Zum anderen folgten die Harzer Bergleute damit den hoffnungsvollen Nachrichten aus dem Erzgebirge, wonach sich rund um Freiberg  neue reichhaltige Lagerstätten aufgetan hatten, was schon ab Mitte des 12. Jahrhunderts als sog. „Erstes Berggeschrey“ in die Montangeschichte des Erzgebirges einging. Um die Migration der Harzer Bergeleute attraktiv zu gestalten, waren sie nach der Ansiedlung in ihrer neuen Heimat von fast allen Abgaben befreit. Der Bergbau im Harz und zugehörige Wirtschaftszweige wie das Hüttenwesen kamen zu diesem Zeitpunkt faktisch zum Erliegen.

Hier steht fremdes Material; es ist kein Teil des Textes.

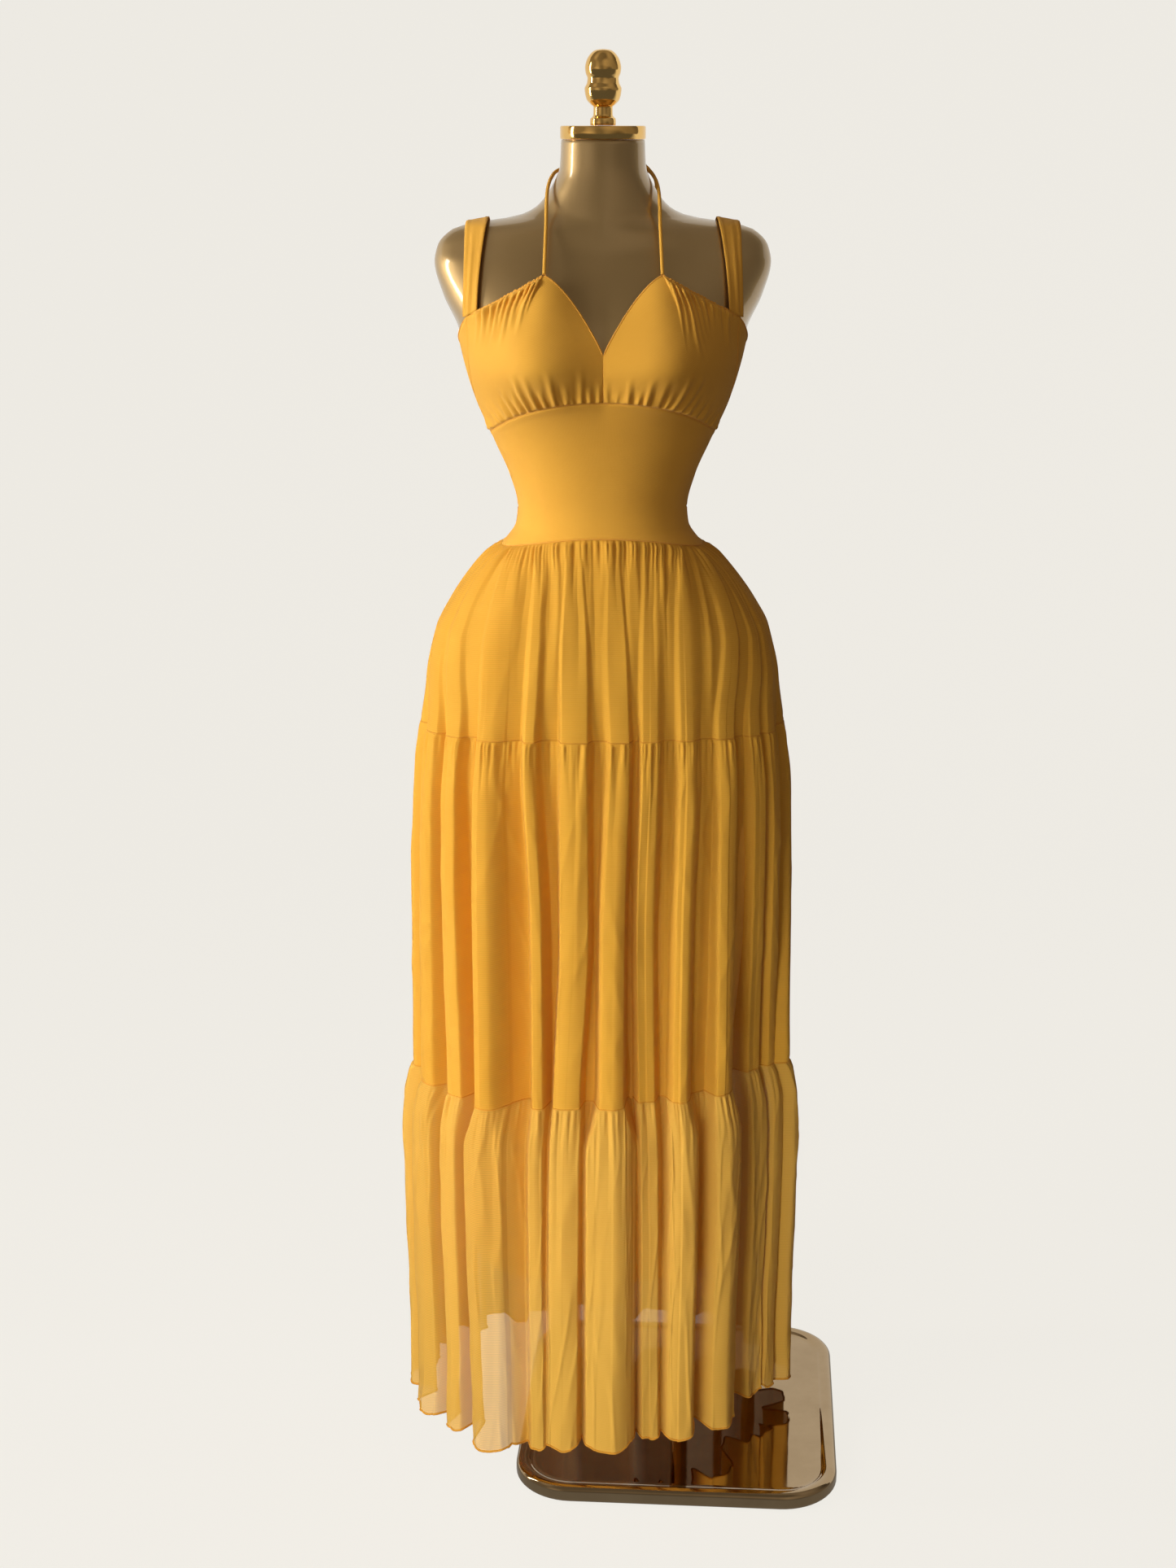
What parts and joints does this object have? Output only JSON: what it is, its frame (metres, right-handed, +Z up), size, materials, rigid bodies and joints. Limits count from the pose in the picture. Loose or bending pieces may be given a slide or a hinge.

Der Holzschnitt von 1556 zeigt Bergleute bei der Erzsuche. Agricola 2. Buch aus »De re metallica libri XII«

Erst knapp  300 Jahre später wurde durch den Herzog von Braunschweig-Wolfenbüttel, Heinrich dem Jüngeren, versucht, den Bergbau im Oberharz wieder zu reaktivieren. Hierzu wurden Fachkräfte gebraucht, die es in Harz kaum noch gab. Um für den Zuzug von Bergleuten Anreize zu schaffen, erklärte er am 16. Juni 1524 sein Territorium, des heutigen Gebiet der Gemeinde Bad Grund und wenige Jahre später die Gebiete der heuteigen Wildemann, Lautenthal und Zellerfeld für „bergfrei[1]“. Durch diesen Rechtsakt, der sich an der kursächsischen Annaberger Bergverordnung von 1509 orientierte, löste der Herzog die Bodenschätze von seinem Grundeigentum. Das bedeutete in der Folge, dass jedermann in dem entsprechenden Gebiet nach Erzen graben durfte, allerdings reguliert unter amtlicher Aufsicht, mit entsprechenden Vorschriften und Abgaben an den herzoglichen Hof. [2]

Unter anderem zog dadurch eine Vielzahl von sächsischen Bergleuten in den Harz. Dieser Zuzug von Fachkräften und neue technologische Verfahren, wie die Einrichtung moderner Pumpen ermöglichten den Beginn der wichtigsten und wirtschaftlich stärksten Epoche  des Bergbaus im Oberharz. Die Ansiedlung der Bergleute führte in direkter Folge auch  zu der Gründung der oben genannten vier Bergstädte[3].

Parallel begannen die Arbeiten an einem auf Wasserkraft basierenden Energiesystem zur Entwässerung der Gruben und der Erzförderung nach über Tage. Dieses System, was in den folgenden 300 Jahren stetig ausgebaut und verfeinert wurde, ist seit dem Jahr 2010 Teil des Gesamtwelterbes im Harz. Es handelt sich um das System der Oberharzer Wasserwirtschaft, welches bis heute als sichtbares Zeugnis des Harzer Bergbaus die Landschaft im Oberharz prägt.

[1] Ausführlich zu Bergfreiheit im Oberharz, siehe: Bartels Christof und Slotta Reiner Hrsg, Geschichte des deutschen Bergbaus . band 1 der alteuropäische Bergbau: von den Anfängen bis in die Mitte des 18. Jahrhundert, Münster 2012, S. 355 – 372.

[2] Vgl. hierzu ausführlich u.a. in: Bartels, Christoph; das Erzbergwerk Grund. Die Betriebsgeschichte des Werkes und seiner Vorläufergruben Hilfe Gottes und Bergwerkswohlfahrt von den Anfängen im 16. Jahrhundert bis zur Einstellung 1992, hrsg. von Preussag AG Metall, Goslar 1992, S. 14 ff.

[3] Vgl. Moirch M.; Kleine Chronik der Oberharzer Bergstädte und ihres Erzbergbaus, 3. erweiterte und überarbeite Aufl., Clausthal-Zellerfeld 1954, S.8 ff.

Oberharzer Speicherteiche. Seit August 2010 ist das die Oberharzer Wasserwirtschaft gemeinsam mit der Stadt Goslar und dem Bergwerk Rammelsberg Weltkulturerbe.